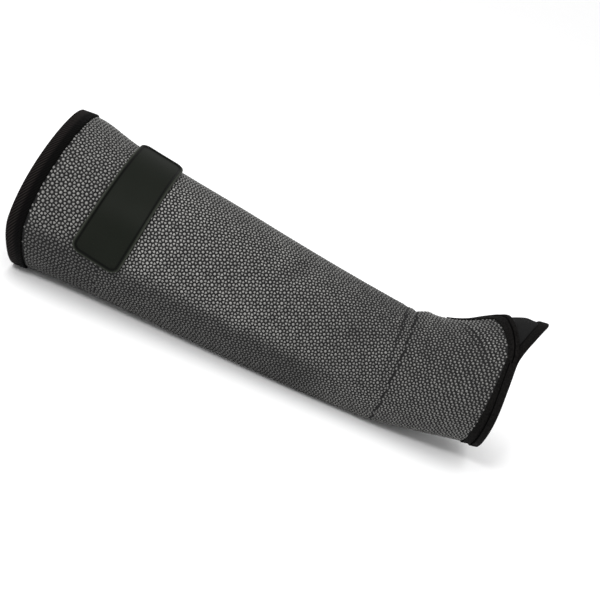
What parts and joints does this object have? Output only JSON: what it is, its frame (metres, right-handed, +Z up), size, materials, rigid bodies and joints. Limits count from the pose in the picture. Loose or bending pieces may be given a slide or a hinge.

= = = = = = =

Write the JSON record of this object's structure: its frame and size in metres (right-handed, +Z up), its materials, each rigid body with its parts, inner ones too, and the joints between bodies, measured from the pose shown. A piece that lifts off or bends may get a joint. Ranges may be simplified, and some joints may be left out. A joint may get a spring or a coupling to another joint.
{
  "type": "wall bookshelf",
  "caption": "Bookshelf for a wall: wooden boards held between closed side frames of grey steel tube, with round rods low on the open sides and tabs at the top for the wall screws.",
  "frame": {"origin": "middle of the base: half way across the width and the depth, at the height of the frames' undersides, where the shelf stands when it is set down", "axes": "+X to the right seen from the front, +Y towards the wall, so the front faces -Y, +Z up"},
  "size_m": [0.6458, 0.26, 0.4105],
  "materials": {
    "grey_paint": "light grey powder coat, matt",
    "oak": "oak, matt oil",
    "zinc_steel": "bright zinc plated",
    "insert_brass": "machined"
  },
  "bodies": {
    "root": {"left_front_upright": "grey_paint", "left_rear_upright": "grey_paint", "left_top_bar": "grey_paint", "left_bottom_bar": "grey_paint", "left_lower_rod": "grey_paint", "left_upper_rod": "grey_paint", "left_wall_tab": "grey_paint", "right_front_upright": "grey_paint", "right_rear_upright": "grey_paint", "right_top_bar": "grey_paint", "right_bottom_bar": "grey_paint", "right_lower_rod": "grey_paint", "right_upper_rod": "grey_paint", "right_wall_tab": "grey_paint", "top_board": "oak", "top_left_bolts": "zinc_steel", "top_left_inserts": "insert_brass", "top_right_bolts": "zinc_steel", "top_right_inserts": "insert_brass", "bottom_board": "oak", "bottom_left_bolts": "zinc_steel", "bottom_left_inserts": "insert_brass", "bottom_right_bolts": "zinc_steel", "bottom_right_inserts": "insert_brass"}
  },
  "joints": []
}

= = = = = = =

Where a line of the material above holds the string "joints", copy that line.

> **Finished answer**:
What parts and joints does this object have? Output only JSON: what it is, its frame (metres, right-handed, +Z up), size, materials, rigid bodies and joints. Limits count from the pose in the picture. Loose or bending pieces may be given a slide or a hinge.
Write the JSON record of this object's structure: its frame and size in metres (right-handed, +Z up), its materials, each rigid body with its parts, inner ones too, and the joints between bodies, measured from the pose shown. A piece that lifts off or bends may get a joint. Ranges may be simplified, and some joints may be left out. A joint may get a spring or a coupling to another joint.
  "joints": []